Web Scrapers are automated tools or scripts designed to extract data from websites. They simulate a browser by sending HTTP requests, retrieving web pages, and parsing their HTML structure to collect specific information such as text, prices, images, links, or metadata. Web scrapers are widely used in data analysis, SEO, competitive research, and market monitoring.
HTTP Requests – the scraper fetches a webpage by requesting its URL.
HTML Parsing – the retrieved content is analyzed using selectors (CSS, XPath) to locate targeted elements.
Structured Output – extracted data is converted into formats like CSV, JSON, or stored directly in databases.
Automation – recurring data collection without manual involvement.
Customizability – ability to define what data to extract and from which page elements.

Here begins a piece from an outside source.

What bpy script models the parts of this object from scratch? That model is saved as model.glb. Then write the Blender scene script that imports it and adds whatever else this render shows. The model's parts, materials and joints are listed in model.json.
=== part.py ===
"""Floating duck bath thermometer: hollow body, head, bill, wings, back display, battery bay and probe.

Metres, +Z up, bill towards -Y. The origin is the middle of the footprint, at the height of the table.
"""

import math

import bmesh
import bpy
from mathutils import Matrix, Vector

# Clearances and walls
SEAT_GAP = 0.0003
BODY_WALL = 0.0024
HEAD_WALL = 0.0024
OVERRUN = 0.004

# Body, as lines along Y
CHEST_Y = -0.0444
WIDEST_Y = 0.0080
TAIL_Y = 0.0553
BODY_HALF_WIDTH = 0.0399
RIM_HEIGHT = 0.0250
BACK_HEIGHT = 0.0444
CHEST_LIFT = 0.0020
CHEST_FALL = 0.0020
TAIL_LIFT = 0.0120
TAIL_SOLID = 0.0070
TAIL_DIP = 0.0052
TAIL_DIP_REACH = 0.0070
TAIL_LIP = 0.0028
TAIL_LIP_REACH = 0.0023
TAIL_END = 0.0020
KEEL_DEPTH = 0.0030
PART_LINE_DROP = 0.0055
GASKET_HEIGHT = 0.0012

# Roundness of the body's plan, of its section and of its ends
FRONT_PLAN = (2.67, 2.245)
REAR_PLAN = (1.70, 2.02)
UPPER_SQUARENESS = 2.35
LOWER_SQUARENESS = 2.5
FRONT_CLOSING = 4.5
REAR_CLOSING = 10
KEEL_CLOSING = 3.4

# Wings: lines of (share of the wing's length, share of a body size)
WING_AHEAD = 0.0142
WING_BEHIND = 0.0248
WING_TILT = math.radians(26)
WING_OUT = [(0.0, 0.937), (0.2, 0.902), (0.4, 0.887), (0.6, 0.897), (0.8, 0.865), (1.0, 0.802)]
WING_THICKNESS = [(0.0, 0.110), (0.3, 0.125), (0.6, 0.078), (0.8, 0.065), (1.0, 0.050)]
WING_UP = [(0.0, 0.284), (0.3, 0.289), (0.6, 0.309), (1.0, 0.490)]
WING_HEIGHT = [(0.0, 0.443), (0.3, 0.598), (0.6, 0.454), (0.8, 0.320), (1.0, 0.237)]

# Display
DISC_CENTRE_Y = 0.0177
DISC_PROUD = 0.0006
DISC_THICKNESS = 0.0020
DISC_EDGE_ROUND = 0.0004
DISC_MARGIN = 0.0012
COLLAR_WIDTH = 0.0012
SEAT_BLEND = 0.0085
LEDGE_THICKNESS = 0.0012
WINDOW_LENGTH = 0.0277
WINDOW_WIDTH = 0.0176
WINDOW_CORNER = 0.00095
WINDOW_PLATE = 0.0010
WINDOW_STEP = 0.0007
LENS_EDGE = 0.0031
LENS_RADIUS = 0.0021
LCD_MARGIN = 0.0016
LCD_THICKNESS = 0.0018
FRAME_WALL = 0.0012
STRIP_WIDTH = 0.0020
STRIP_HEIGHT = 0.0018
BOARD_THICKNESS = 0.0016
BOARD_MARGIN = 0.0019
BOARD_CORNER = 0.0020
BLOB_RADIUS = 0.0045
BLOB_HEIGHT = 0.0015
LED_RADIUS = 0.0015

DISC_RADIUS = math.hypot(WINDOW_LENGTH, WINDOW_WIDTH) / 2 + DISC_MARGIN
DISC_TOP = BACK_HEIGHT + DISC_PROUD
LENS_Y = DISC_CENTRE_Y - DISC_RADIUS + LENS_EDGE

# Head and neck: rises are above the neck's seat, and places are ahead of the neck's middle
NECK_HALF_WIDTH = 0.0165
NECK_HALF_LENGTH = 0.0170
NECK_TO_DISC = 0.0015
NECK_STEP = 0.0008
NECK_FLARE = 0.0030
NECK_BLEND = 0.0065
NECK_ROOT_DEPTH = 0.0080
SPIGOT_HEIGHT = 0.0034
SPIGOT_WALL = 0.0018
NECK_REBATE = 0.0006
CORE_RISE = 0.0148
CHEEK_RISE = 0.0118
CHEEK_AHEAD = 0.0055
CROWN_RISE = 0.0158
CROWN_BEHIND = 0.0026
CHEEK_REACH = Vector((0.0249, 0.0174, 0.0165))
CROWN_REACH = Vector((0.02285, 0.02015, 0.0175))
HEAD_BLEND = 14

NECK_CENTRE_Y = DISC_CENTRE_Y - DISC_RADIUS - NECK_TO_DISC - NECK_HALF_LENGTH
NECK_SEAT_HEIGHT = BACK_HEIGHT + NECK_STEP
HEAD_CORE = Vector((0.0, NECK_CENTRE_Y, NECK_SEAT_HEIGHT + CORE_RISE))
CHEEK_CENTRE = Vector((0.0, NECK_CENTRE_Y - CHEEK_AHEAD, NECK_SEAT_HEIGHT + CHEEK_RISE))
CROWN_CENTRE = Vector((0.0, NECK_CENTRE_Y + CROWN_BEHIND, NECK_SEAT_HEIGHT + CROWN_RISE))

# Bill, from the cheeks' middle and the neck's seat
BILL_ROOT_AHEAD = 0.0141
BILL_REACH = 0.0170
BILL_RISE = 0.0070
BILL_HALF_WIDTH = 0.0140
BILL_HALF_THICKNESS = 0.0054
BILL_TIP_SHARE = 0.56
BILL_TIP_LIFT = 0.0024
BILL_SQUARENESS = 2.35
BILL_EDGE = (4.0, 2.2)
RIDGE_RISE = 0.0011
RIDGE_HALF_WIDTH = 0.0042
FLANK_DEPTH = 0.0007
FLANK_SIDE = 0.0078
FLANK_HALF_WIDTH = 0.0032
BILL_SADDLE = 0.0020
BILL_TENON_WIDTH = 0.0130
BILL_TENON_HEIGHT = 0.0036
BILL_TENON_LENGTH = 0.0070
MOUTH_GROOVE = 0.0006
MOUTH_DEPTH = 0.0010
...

Scalability – supports scraping multiple pages or entire sites efficiently.
Request Headers Control – uses User-Agent and custom headers to reduce blocking.

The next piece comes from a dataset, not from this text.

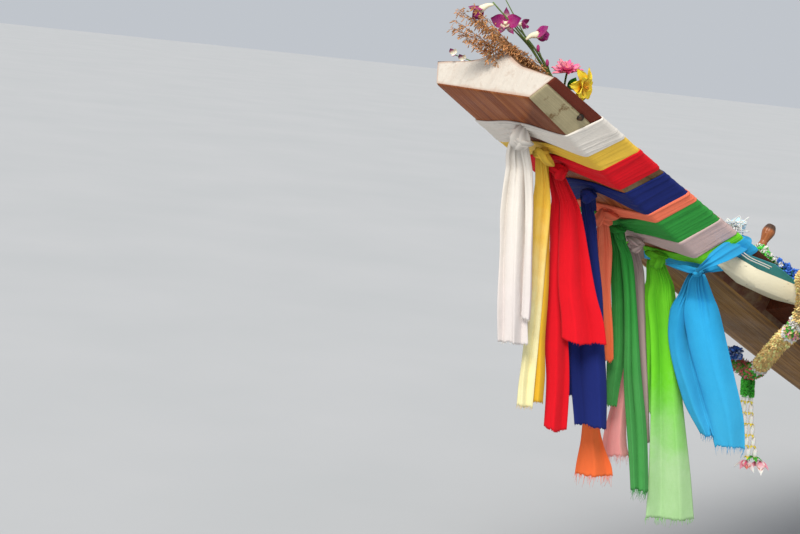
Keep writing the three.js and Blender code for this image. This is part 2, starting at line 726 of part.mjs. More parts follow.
function cradle() {
  const { rail, cross, lug, pin, saddle, collar } = CRADLE;
  const rails = sides.map((side) => block(...rail.size, rail.x, side * rail.y, 0));
  const crosses = cross.x.map((x) => block(...cross.size, x, 0, 0));
  const lugs = GUARD.x.map((x) => block(...lug.size, x, 0, lug.z));
  const [aft, fore] = GUARD.x;
  const corners = [[aft, GUARD.y], [aft, -GUARD.y], [fore, -GUARD.y], [fore, GUARD.y]];
  const uprights = corners.map(([x, y]) => rod([x, y, GUARD.foot], [x, y, GUARD.high], GUARD.radius, 8));
  const level = GUARD.high - 8;
  const tops = corners.map(([x, y], i) => {
    const [nextX, nextY] = corners[(i + 1) % 4];
    return rod([x, y, level], [nextX, nextY, level], GUARD.radius, 8);
  });
  const ring = rod([collar.aft, 0, CRANK], [collar.fore, 0, CRANK], TUBE_R + collar.wall, 16);
  const bore = rod([collar.aft - 35, 0, CRANK], [collar.fore + 35, 0, CRANK], TUBE_R + collar.slack, 16);
  const guard = [...lugs, ...uprights, ...tops];
  return cut(join(...rails, ...crosses, rod(...pin, 16), ...guard, block(...saddle), ring), bore);
}

function engineBlock() {
  const { crankcase, cylinders, sump, alternator, bracket, mount } = ENGINE;
  const mounts = mount.x.map((x) => block(...mount.size, x, 0, mount.under + mount.size[2] / 2 + GAP));
  return join(block(...crankcase), block(...cylinders), block(...sump), rod(...alternator, 16),
    block(...bracket), ...mounts);
}

function cylinderHead() {
  const { head, cover, cap } = HEAD_COVER;
  const x = ENGINE.cylinders[3];
  return join(
    block(...head, x, 0, CYLINDERS_TOP + head[2] / 2 + GAP),
    block(...cover, x, 0, CYLINDERS_TOP + head[2] + cover[2] / 2 - HEAD_COVER.sunk),
    rod([cap.x, 0, cap.from], [cap.x, 0, cap.to], cap.radius, 12),
  );
}

// A turned piece whose axis is the crankshaft's, its profile given as radius and place along
function onCrank(profile, x) {
  return turned(profile, 20).rotateZ(-Math.PI / 2).translate(x, 0, CRANK);
}

function bellHousing() {
  const { profile, front } = BELL;
  return onCrank(profile, front - profile[profile.length - 1][1] - GAP);
}

const crankPulley = () => onCrank(PULLEY.profile, PULLEY.back + GAP);
const airCleaner = () => join(rod(...AIR_CLEANER.can, 16), block(...AIR_CLEANER.neck));
const exhaustManifold = () => join(block(...MANIFOLD.log), block(...MANIFOLD.outlet));
const exhaustPipe = () => join(pipe(EXHAUST.route, EXHAUST.radius, 10, 8), rod(...EXHAUST.sleeve, 14));

function tiller() {
  return join(pipe(TILLER.route, TILLER.radius, 8, 10), rod(...TILLER.grip, 10), block(...TILLER.flange));
}

function shaftTube() {
  const tube = rod([SHAFT.front, 0, CRANK], [SHAFT.behind - TAIL, 0, CRANK], TUBE_R, 16);
  return join(tube, block(...SHAFT.fin), block(...SHAFT.skid));
}

// The cooling pipe lies under the shaft tube
function coolingPipe() {
  const z = CRANK - TUBE_R - COOLING.radius - 0.5 - GAP;
  return rod([COOLING.front, 0, z], [COOLING.behind - TAIL, 0, z], COOLING.radius, 10);
}

function propeller() {
  const { hub, end, blade, half: thin } = PROPELLER;
  const boss = rod([-TAIL - hub.half, 0, CRANK], [-TAIL + hub.half, 0, CRANK], hub.radius, 14);
  const shaftEnd = rod([-TAIL - end.aft, 0, CRANK], [SHAFT.behind - TAIL - GAP, 0, CRANK], end.radius, 12);
  const blades = [0, 1].map((k) => {
    const rings = blade.map(([radius, half, pitch]) => {
      const along = Math.cos(rad(pitch)) * half;
      const aside = Math.sin(rad(pitch)) * half;
      return [[-along, -aside - thin, radius], [-along, -aside + thin, radius],
        [along, aside + thin, radius], [along, aside - thin, radius]];
    });
    return loft(rings).rotateX(k * Math.PI).translate(-TAIL, 0, CRANK);
  });
  return join(boss, shaftEnd, ...blades);
}

// Assembly
const boat = new THREE.Group();
const tail = new THREE.Group();
tail.position.set(PIVOT.x, 0, PIVOT.z);
boat.add(tail);

function add(group, name, geometry, color, roughness = 0.7, metalness = 0) {
  const material = new THREE.MeshStandardMaterial({ color, roughness, metalness });
  const mesh = new THREE.Mesh(geometry, material);
  mesh.name = name;
  group.add(mesh);
  return mesh;
}

add(boat, 'stem_post', stemPost(), COLOUR.varnish, 0.45);
add(boat, 'keel_plank', keelPlank(), COLOUR.strake);
for (const [sideName, side] of [['port', 1], ['starboard', -1]]) {
  for (let index = 0; index < SEAMS.length - 1; index += 1) {
    add(boat, `strake_${sideName}_${index + 1}`, strake(index, side), COLOUR.strake);
  }
  add(boat, `gunwale_${sideName}`, gunwale(side), COLOUR.cream);
  add(boat, `rub_rail_${sideName}`, rubRail(side), COLOUR.blue);
  const lengths = {
    aft: [AFT_DECK.front + 20, FRAMES_MEET],
    fore: [FRAMES_MEET + SEAM, FOREDECK_END - 20],
  };
  for (const [place, length] of Object.entries(lengths)) {
    add(boat, `frames_${sideName}_${place}`, sideFrame(side, length), COLOUR.turquoise);
  }
}
add(boat, 'transom', transom(), COLOUR.strake);
add(boat, 'foredeck', foredeck(), COLOUR.turquoise);
add(boat, 'fore_bulkhead', foreBulkhead(), COLOUR.turquoise);
add(boat, 'aft_deck', aftDeck(), COLOUR.turquoise);
add(boat, 'aft_bulkhead', aftBulkhead(), COLOUR.turquoise);
add(boat, 'sole_boards', soleBoards(), COLOUR.sole);
THWART.x.forEach((x, i) => add(boat, `thwart_${i + 1}`, thwart(x), COLOUR.turquoise));

const POST = { wide: 90, bowX: 3050, bowHigh: 330, bowIn: 62, sternX: -4050, sternHigh: 440, sternIn: 150 };
for (const [sideName, side] of [['port', 1], ['starboard', -1]]) {
  const bowEdge = railInner(POST.bowX);
  const bowY = bowEdge - POST.bowIn;
  const bowZ = foreTop(POST.bowX + POST.wide / 2) + crown(bowY - POST.wide / 2, bowEdge) + GAP;
  const bow = add(boat, `bow_post_${sideName}`, post(POST.wide, POST.bowHigh), COLOUR.white);
  bow.position.set(POST.bowX, side * bowY, bowZ);
  const sternEdge = atHeight(POST.sternX, AFT_DECK.z, PLANK)[1];
  const sternY = sternEdge - POST.sternIn;
  const sternZ = AFT_DECK.z + crown(sternY - POST.wide / 2, sternEdge) + GAP;
  const stern = add(boat, `stern_post_${sideName}`, post(POST.wide, POST.sternHigh), COLOUR.white);
  stern.position.set(POST.sternX, side * sternY, sternZ);
}

const pegSeat = onSpine(PEG_S, 0, fair(SPINE, 2, PEG_S) + fair(SPINE, 4, PEG_S) + GAP);
const pegForm = turned(PEG, 10).rotateX(Math.PI / 2).rotateY(-spineAt(PEG_S).angle);
add(boat, 'bow_peg', pegForm, COLOUR.teakOrange, 0.4).position.set(...pegSeat);

const ENGINE_POST = { long: 160, wide: 190 };
const postFoot = AFT_DECK.z + DECK.crown + GAP;
const postTop = PIVOT.z + YOKE.bearing[0][2] - GAP;
const [postHigh, postMiddle] = [postTop - postFoot, (postTop + postFoot) / 2];
const enginePost = block(ENGINE_POST.long, ENGINE_POST.wide, postHigh, PIVOT.x, 0, postMiddle);
add(boat, 'engine_post', enginePost, COLOUR.varnish);

SCARVES.forEach((row) => add(boat, `scarf_${row.name}`, scarf(row), row.colour, 0.85));
add(boat, 'bouquet', bouquet(), COLOUR.orchid, 0.8);
add(boat, 'neck_garland', neckGarland(), COLOUR.marigold, 0.7);
add(boat, 'garland_tassel', tassel(), COLOUR.petals, 0.8);
add(boat, 'deck_garland', deckGarland(), COLOUR.petals, 0.8);

add(tail, 'swivel_yoke', yoke(), COLOUR.iron, 0.6, 0.6);
add(tail, 'cradle', cradle(), COLOUR.grease, 0.6, 0.5);
add(tail, 'engine_block', engineBlock(), COLOUR.grease, 0.6, 0.5);
add(tail, 'cylinder_head', cylinderHead(), COLOUR.aluminium, 0.5, 0.7);
add(tail, 'bell_housing', bellHousing(), COLOUR.iron, 0.5, 0.6);
add(tail, 'crank_pulley', crankPulley(), COLOUR.steel, 0.4, 0.8);
add(tail, 'air_cleaner', airCleaner(), COLOUR.iron, 0.5, 0.4);
add(tail, 'exhaust_manifold', exhaustManifold(), COLOUR.rust, 0.8, 0.4);
add(tail, 'exhaust_pipe', exhaustPipe(), COLOUR.rust, 0.8, 0.4);
add(tail, 'tiller', tiller(), COLOUR.steel, 0.5, 0.6);
add(tail, 'shaft_tube', shaftTube(), COLOUR.iron, 0.5, 0.6);
add(tail, 'cooling_pipe', coolingPipe(), COLOUR.steel, 0.5, 0.6);
add(tail, 'propeller', propeller(), COLOUR.brass, 0.35, 0.9);

export default boat;
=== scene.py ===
"""A wooden longtail boat afloat, its raked stem dressed with tied scarves, flowers and garlands.

Metres, +X to the bow, +Y to port, +Z up. The origin is amidships on the waterline.
"""
import math

import bmesh
import bpy
import numpy as np
from mathutils import Matrix, Vector
from mathutils.bvhtree import BVHTree


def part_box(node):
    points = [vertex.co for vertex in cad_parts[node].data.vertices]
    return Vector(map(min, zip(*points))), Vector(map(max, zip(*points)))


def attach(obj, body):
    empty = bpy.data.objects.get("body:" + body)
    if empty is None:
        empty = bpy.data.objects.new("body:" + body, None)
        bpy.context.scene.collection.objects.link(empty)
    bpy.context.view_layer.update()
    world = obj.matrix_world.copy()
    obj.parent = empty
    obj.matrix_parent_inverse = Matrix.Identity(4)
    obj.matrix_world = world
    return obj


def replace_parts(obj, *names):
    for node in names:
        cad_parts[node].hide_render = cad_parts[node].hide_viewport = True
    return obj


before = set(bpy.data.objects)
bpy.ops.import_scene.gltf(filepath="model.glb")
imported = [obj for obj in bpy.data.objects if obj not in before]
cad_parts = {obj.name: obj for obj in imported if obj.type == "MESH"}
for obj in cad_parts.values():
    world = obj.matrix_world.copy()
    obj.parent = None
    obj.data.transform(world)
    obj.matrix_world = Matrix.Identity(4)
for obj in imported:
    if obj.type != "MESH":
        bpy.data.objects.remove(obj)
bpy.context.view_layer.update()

# Camera, at the photo's viewing angle
EYE = (7.308, 2.864, 1.550)
HEADING = 232.0
PITCH = -8.085
ROLL = 6.22
LENS = 76.5
SENSOR_WIDE = 36
NEAREST_SEEN = 0.05

# The stem and keel, as in the CAD source
HEAD = (4.900, 1.425)
RAKE = [(0.0, 30.8), (1.2, 27.5), (3.29, 20.0), (5.3, 0.0)]
SPINE = [  # distance along, half width, depth, flare of the sides, ridge on top
    (0.00, 0.160, 0.060, 0.043, 0.042), (0.22, 0.152, 0.074, 0.043, 0.042),
    (0.45, 0.144, 0.086, 0.043, 0.042), (0.76, 0.147, 0.100, 0.043, 0.042),
    (1.10, 0.150, 0.110, 0.043, 0.042), (1.40, 0.150, 0.112, 0.032, 0.026),
    (1.70, 0.146, 0.105, 0.016, 0.002), (2.40, 0.134, 0.098, 0.002, 0.002),
    (3.30, 0.118, 0.084, 0.002, 0.002), (4.30, 0.100, 0.072, 0.002, 0.002),
]
STEM_LENGTH = 3.2996

# A tail hangs in a plane that faces this way
FACING = math.radians(52)
TOWARD = np.array((math.cos(FACING), math.sin(FACING), 0.0))
ACROSS = np.array((-math.sin(FACING), math.cos(FACING), 0.0))
DOWN = np.array((0.0, 0.0, -1.0))


def camera():
    """The scene's camera, looking along HEADING and PITCH and turned by ROLL."""
    data = bpy.data.cameras.new("camera")
    data.lens = LENS
    data.sensor_width = SENSOR_WIDE
    data.clip_start = NEAREST_SEEN
    obj = bpy.data.objects.new("camera", data)
    bpy.context.scene.collection.objects.link(obj)
    heading, pitch, roll = (math.radians(a) for a in (HEADING, PITCH, ROLL))
    ahead = Vector((math.cos(pitch) * math.cos(heading), math.cos(pitch) * math.sin(heading),
                    math.sin(pitch)))
    level = Vector((math.sin(heading), -math.cos(heading), 0.0))
    upright = level.cross(ahead)
    right = level * math.cos(roll) + upright * math.sin(roll)
    up = upright * math.cos(roll) - level * math.sin(roll)
    turn = Matrix((right, up, -ahead)).transposed()
    obj.matrix_world = Matrix.Translation(EYE) @ turn.to_4x4()
    bpy.context.scene.camera = obj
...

Rate Limiting – controls request frequency to avoid server overload.
Error Handling – manages timeouts, redirects, and layout changes.
Adaptability – adjustable to website updates or dynamic content.
Ethical Compliance – respects robots.txt and site Terms of Service.
Web scrapers support tasks such as price tracking, content aggregation, market intelligence, lead generation, and data enrichment.